Following the tour, Obama will deliver what the White House has billed as the signature speech of his weeklong trip at the University of Cape Town, an address that will be infused with memories of Mandela.
As well as a few self-referential examples of how he was inspired by his personal hero to do great things himself as a community organizer.
During that speech, Obama will unveil the "Power Africa" initiative, which includes an initial $7 billion investment from the United States over the next five years. Private companies, including General Electric and Symbion Power, are making an additional $9 billion in commitments with the goal of providing power to millions of Africans crippled by a lack of electricity.
“Crippled by a lack of electricity?” Isn’t that exactly what BHO’s critics are charging will happen back here at home with our war on coal?
Obama will also highlight U.S. efforts to bolster access to food and health programs on the continent.
It is my understanding that in addition to our coal, Big Guy intends to ship to Africa all the tasty fatty, salty, sugary treats now banned from school vending programs by Lady M and Ag Secretary Vilsack.
Obama has visited Robben Island before as a U.S. senator. But since being elected as the first black American president, Obama has drawn inevitable comparisons to Mandela, making Sunday's visit particularly poignant.

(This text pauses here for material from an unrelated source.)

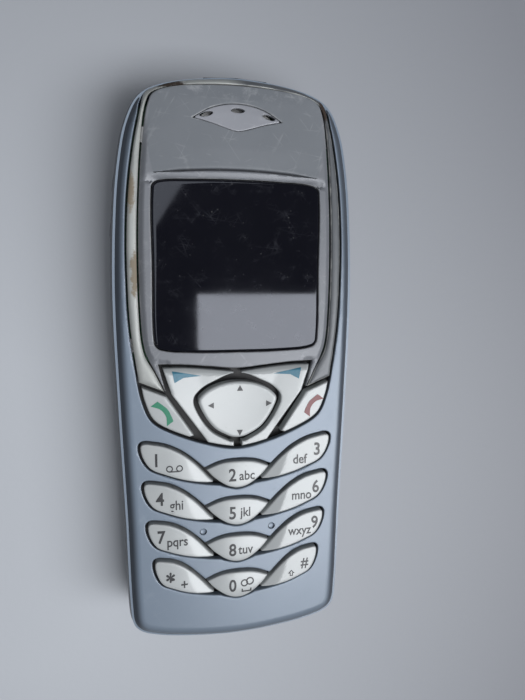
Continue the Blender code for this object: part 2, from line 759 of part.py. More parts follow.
def accessory_connector():
    low, high = ACCESSORY
    unit = box("accessory_connector", low, high, BLACK)
    cut(unit, box("accessory_slot", (-6.6, low[1] - 1, low[2] + 0.8), (6.6, low[1] + 4, high[2] - 0.8)))


def charging_jack():
    near = LOWER_POCKET[0][1] + GAP
    jack = box(
        "charging_jack", (JACK_X - 2.3, near, SOCKET_Z - 2), (JACK_X + 2.3, near + 6, SOCKET_Z + 2), BLACK,
    )
    join(jack, cylinder("jack_nose", JACK_NOSE, (JACK_X, near - 1.3, SOCKET_Z), (JACK_X, near + 1, SOCKET_Z)))
    cut(jack, cylinder("jack_bore", 1, (JACK_X, near - 3, SOCKET_Z), (JACK_X, near + 5, SOCKET_Z)))


def microphone():
    near = LOWER_POCKET[0][1] + GAP
    cylinder("microphone", 2, (MICROPHONE_X, near, SOCKET_Z), (MICROPHONE_X, near + 1.8, SOCKET_Z), STEEL)


for old in list(bpy.data.objects):
    bpy.data.objects.remove(old)

PHONE = collection("mobile_phone")
CUTTERS = collection("cutters")
PLANNED_BOOLEANS = []

BLUE_GREY = material("blue_grey_paint", (0.33, 0.40, 0.48), 0.35, 0.3)
CHROME = material("worn_chrome", (0.42, 0.45, 0.44), 0.3, 0.8)
SILVER = material("silver_plastic", (0.45, 0.46, 0.48), 0.4, 0.2)
LIGHT_GREY = material("light_grey_plastic", (0.5, 0.5, 0.53), 0.4)
PEARL = material("pearl_plastic", (0.7, 0.71, 0.72), 0.3)
BLACK = material("black_rubber", (0.02, 0.02, 0.02), 0.6)
DARK_PLASTIC = material("dark_plastic", (0.08, 0.08, 0.09), 0.5)
WHITE = material("white_plastic", (0.8, 0.8, 0.78), 0.5)
GLASS = material("window_pane", (0.02, 0.02, 0.03), 0.08)
DARK_GLASS = material("display_glass", (0.03, 0.04, 0.05), 0.1)
GREEN = material("board_green", (0.03, 0.2, 0.08), 0.5)
STEEL = material("bright_steel", (0.6, 0.6, 0.6), 0.3, 1.0)
BRASS = material("antenna_brass", (0.7, 0.5, 0.2), 0.3, 1.0)

front_cover()
chrome_frame()
display_bezel()
display_window()
earpiece_grille()
rear_cover()
battery_cover()
battery()
release_button()
volume_key()
power_key()
number_keys()
function_keys()
navigation_key()
key_mat()
dome_sheet()
circuit_board()
screws()
display_frame()
display_module()
earpiece()
sim_parts()
battery_contacts()
radio_shield()
ringer()
vibration_motor()
backup_cell()
antenna()
accessory_connector()
charging_jack()
microphone()
add_booleans()
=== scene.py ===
"""A slim candy-bar mobile phone of the early 2000s, worn by use, lying on its back on a pale table."""

import math

import bmesh
import bpy
import numpy as np
from mathutils import Matrix, Vector
from mathutils.geometry import delaunay_2d_cdt, interpolate_bezier


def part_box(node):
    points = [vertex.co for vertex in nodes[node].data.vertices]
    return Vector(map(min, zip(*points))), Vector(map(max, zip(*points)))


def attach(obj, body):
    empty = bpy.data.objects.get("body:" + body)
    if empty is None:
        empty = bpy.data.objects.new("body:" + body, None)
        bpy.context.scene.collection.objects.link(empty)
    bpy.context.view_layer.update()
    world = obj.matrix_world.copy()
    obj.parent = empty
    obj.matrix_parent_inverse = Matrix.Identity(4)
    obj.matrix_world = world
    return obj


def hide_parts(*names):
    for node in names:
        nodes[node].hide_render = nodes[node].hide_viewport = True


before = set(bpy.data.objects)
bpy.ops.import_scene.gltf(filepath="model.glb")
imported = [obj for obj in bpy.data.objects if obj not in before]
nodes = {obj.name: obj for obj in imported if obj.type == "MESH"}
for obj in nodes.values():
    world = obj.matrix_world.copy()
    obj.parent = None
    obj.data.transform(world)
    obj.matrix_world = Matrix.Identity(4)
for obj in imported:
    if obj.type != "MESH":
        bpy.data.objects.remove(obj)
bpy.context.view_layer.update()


# ---------------------------------------------------------------------------
# Table, light and camera
# The phone lies on a pale blue-grey table top. A window high on the right is the main light, a
# dimmer patch of sky stands at the upper left, and the rest of the room is dull.
# ---------------------------------------------------------------------------
MM = 0.001
bpy.context.scene.view_settings.view_transform = "Standard"


def new_material(name):
    """An empty node material, its shader and its node tree."""
    made = bpy.data.materials.new(name)
    made.use_nodes = True
    return made, made.node_tree.nodes["Principled BSDF"], made.node_tree


def add_node(tree, kind, **settings):
    """A node with its properties, and its input sockets set by name or number."""
    node = tree.nodes.new(kind)
    for key, value in settings.items():
        if key == "inputs":
            for socket, setting in value.items():
                node.inputs[socket].default_value = setting
        else:
            setattr(node, key, value)
    return node


def feed(value, socket):
    """Link an output to a socket, or set the socket to a number or a colour."""
    value = getattr(value, "socket", value)
    if isinstance(value, bpy.types.NodeSocket):
        socket.id_data.links.new(value, socket)
    else:
        socket.default_value = (*value, 1) if isinstance(value, tuple) else value


def table_top():
    made, shader, tree = new_material("table_lacquer")
    place = add_node(tree, "ShaderNodeTexCoord")
    light_pool_mapping = add_node(tree, "ShaderNodeMapping", inputs={"Location": (0.06, 0.03, 0), "Scale": (1.5, 1, 1)})
    away = add_node(tree, "ShaderNodeVectorMath", operation="LENGTH")
    grain = add_node(tree, "ShaderNodeTexNoise", inputs={"Scale": 700, "Detail": 4})
    # Painted light: the table's colour is lighter near the phone and darker further out, a painted pool of
    # light.
    tone = add_node(tree, "ShaderNodeValToRGB")
    tone.color_ramp.elements[0].position = 0.03
    tone.color_ramp.elements[0].color = (0.50, 0.525, 0.56, 1)
    tone.color_ramp.elements[1].position = 0.18
    tone.color_ramp.elements[1].color = (0.23, 0.24, 0.265, 1)
    dent = add_node(tree, "ShaderNodeBump", inputs={"Strength": 0.06, "Distance": 0.0004})
    for texture in (light_pool_mapping, grain):
        feed(place.outputs["Object"], texture.inputs["Vector"])
    feed(light_pool_mapping.outputs["Vector"], away.inputs[0])
    feed(away.outputs["Value"], tone.inputs["Fac"])
    feed(tone.outputs["Color"], shader.inputs["Base Color"])
    feed(grain.outputs["Fac"], dent.inputs["Height"])
    feed(dent.outputs["Normal"], shader.inputs["Normal"])
    shader.inputs["Roughness"].default_value = 0.6
    return made


bpy.ops.mesh.primitive_plane_add(size=3)
table = bpy.context.object
table.name = "table"
table.data.materials.append(table_top())


def placed(name, data):
    """A new object in the scene."""
    obj = bpy.data.objects.new(name, data)
    bpy.context.scene.collection.objects.link(obj)
    return obj


def window_light(name, middle, size, turn, radiance, colour):
    """A rectangle of light facing straight down. Its power follows from how bright it looks."""
    lamp = bpy.data.lights.new(name, "AREA")
    lamp.shape = "RECTANGLE"
    lamp.size, lamp.size_y = size
    lamp.energy = radiance * math.pi * size[0] * size[1]
    lamp.color = colour
    obj = placed(name, lamp)
    obj.location = middle
    obj.rotation_euler.z = turn


window_light("window_light", (0.846, -0.389, 1.01), (1.51, 0.72), 0, 6.4, (0.965, 0.975, 1.0))
window_light("sky_light", (-0.149, 0.252, 1.01), (0.9, 0.44), math.radians(57), 1.6, (0.92, 0.95, 1.0))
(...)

The president said he's also eager to bring his family with him to the prison to teach them about Mandela's role in overcoming white racist rule, first as an activist and later as a president who forged a unity government with his former captors.
He told reporters Saturday he (hoped) to "help them to understand not only how those lessons apply to their own lives but also to their responsibilities in the future as citizens of the world, that's a great privilege and a great honor."
Unlike being a citizen of the United States, which, as we all know, remains to this day a racist country. Not withstanding the fact that we have an African King and Queen:
Be sure to watch “Keeping Up With the Obamas” as we wrap up season 5! Running daily on ABC, NBC, CBS, CNN and Ms.NBC.